===== Available data =====

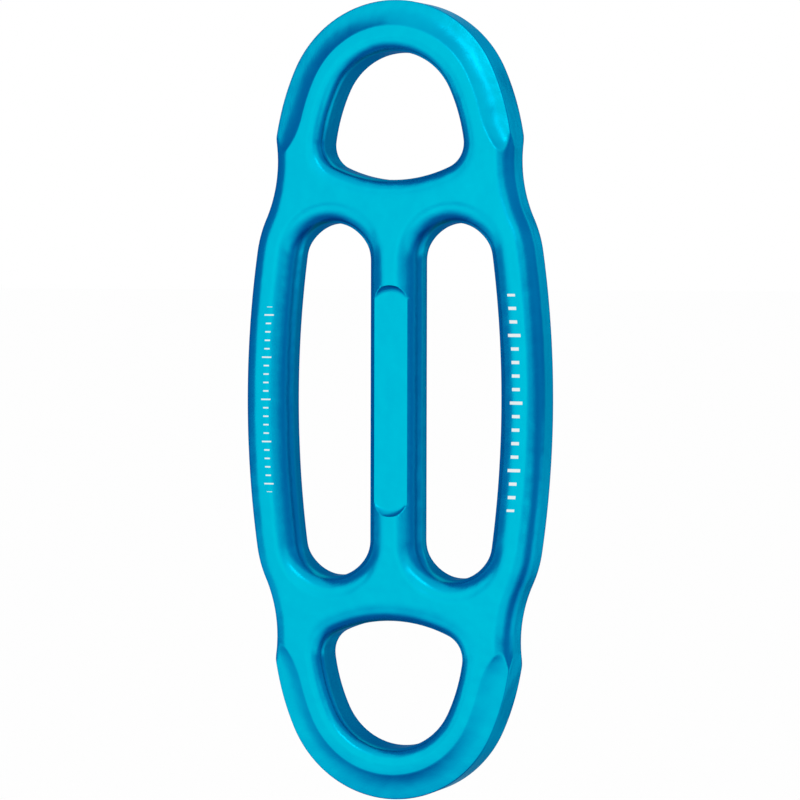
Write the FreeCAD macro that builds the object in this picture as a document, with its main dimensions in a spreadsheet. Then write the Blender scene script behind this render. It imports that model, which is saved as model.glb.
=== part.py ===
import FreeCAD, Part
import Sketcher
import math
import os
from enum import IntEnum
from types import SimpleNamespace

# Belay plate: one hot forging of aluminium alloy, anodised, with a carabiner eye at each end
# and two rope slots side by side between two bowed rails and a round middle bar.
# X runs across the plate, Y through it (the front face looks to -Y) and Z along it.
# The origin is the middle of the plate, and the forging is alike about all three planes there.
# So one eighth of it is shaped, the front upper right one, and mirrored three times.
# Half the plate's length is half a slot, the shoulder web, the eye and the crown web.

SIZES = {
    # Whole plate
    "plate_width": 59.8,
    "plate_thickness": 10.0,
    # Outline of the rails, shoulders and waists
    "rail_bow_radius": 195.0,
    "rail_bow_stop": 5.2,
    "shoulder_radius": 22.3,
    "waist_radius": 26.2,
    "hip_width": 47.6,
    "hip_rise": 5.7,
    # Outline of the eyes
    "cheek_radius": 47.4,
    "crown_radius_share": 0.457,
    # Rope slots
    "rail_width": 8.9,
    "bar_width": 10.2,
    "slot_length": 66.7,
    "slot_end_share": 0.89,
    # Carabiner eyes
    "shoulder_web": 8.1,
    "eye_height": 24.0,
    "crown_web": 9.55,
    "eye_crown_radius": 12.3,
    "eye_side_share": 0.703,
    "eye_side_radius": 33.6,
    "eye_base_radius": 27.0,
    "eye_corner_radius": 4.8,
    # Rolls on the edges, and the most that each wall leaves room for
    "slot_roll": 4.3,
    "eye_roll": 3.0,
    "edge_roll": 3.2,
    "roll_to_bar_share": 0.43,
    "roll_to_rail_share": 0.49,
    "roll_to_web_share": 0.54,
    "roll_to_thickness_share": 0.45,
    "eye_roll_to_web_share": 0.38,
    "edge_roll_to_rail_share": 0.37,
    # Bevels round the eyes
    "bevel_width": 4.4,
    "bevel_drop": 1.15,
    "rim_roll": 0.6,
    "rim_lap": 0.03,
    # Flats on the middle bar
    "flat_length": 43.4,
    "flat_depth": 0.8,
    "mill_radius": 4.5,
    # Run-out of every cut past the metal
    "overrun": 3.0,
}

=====

What is being asked >> Using the data above, repeat every line exactly.

Response below >>
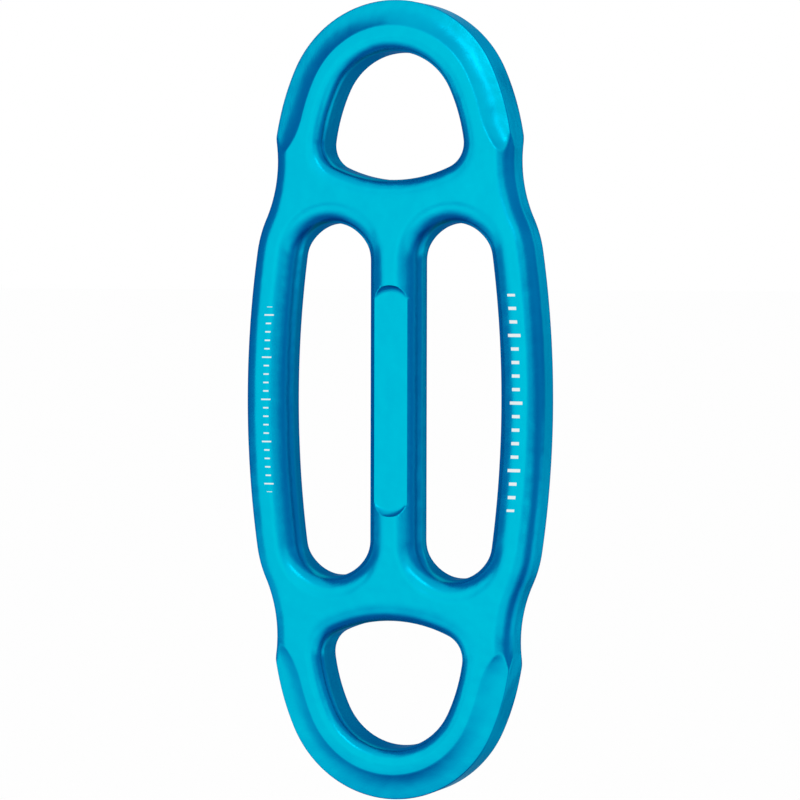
Write the FreeCAD macro that builds the object in this picture as a document, with its main dimensions in a spreadsheet. Then write the Blender scene script behind this render. It imports that model, which is saved as model.glb.
=== part.py ===
import FreeCAD, Part
import Sketcher
import math
import os
from enum import IntEnum
from types import SimpleNamespace

# Belay plate: one hot forging of aluminium alloy, anodised, with a carabiner eye at each end
# and two rope slots side by side between two bowed rails and a round middle bar.
# X runs across the plate, Y through it (the front face looks to -Y) and Z along it.
# The origin is the middle of the plate, and the forging is alike about all three planes there.
# So one eighth of it is shaped, the front upper right one, and mirrored three times.
# Half the plate's length is half a slot, the shoulder web, the eye and the crown web.

SIZES = {
    # Whole plate
    "plate_width": 59.8,
    "plate_thickness": 10.0,
    # Outline of the rails, shoulders and waists
    "rail_bow_radius": 195.0,
    "rail_bow_stop": 5.2,
    "shoulder_radius": 22.3,
    "waist_radius": 26.2,
    "hip_width": 47.6,
    "hip_rise": 5.7,
    # Outline of the eyes
    "cheek_radius": 47.4,
    "crown_radius_share": 0.457,
    # Rope slots
    "rail_width": 8.9,
    "bar_width": 10.2,
    "slot_length": 66.7,
    "slot_end_share": 0.89,
    # Carabiner eyes
    "shoulder_web": 8.1,
    "eye_height": 24.0,
    "crown_web": 9.55,
    "eye_crown_radius": 12.3,
    "eye_side_share": 0.703,
    "eye_side_radius": 33.6,
    "eye_base_radius": 27.0,
    "eye_corner_radius": 4.8,
    # Rolls on the edges, and the most that each wall leaves room for
    "slot_roll": 4.3,
    "eye_roll": 3.0,
    "edge_roll": 3.2,
    "roll_to_bar_share": 0.43,
    "roll_to_rail_share": 0.49,
    "roll_to_web_share": 0.54,
    "roll_to_thickness_share": 0.45,
    "eye_roll_to_web_share": 0.38,
    "edge_roll_to_rail_share": 0.37,
    # Bevels round the eyes
    "bevel_width": 4.4,
    "bevel_drop": 1.15,
    "rim_roll": 0.6,
    "rim_lap": 0.03,
    # Flats on the middle bar
    "flat_length": 43.4,
    "flat_depth": 0.8,
    "mill_radius": 4.5,
    # Run-out of every cut past the metal
    "overrun": 3.0,
}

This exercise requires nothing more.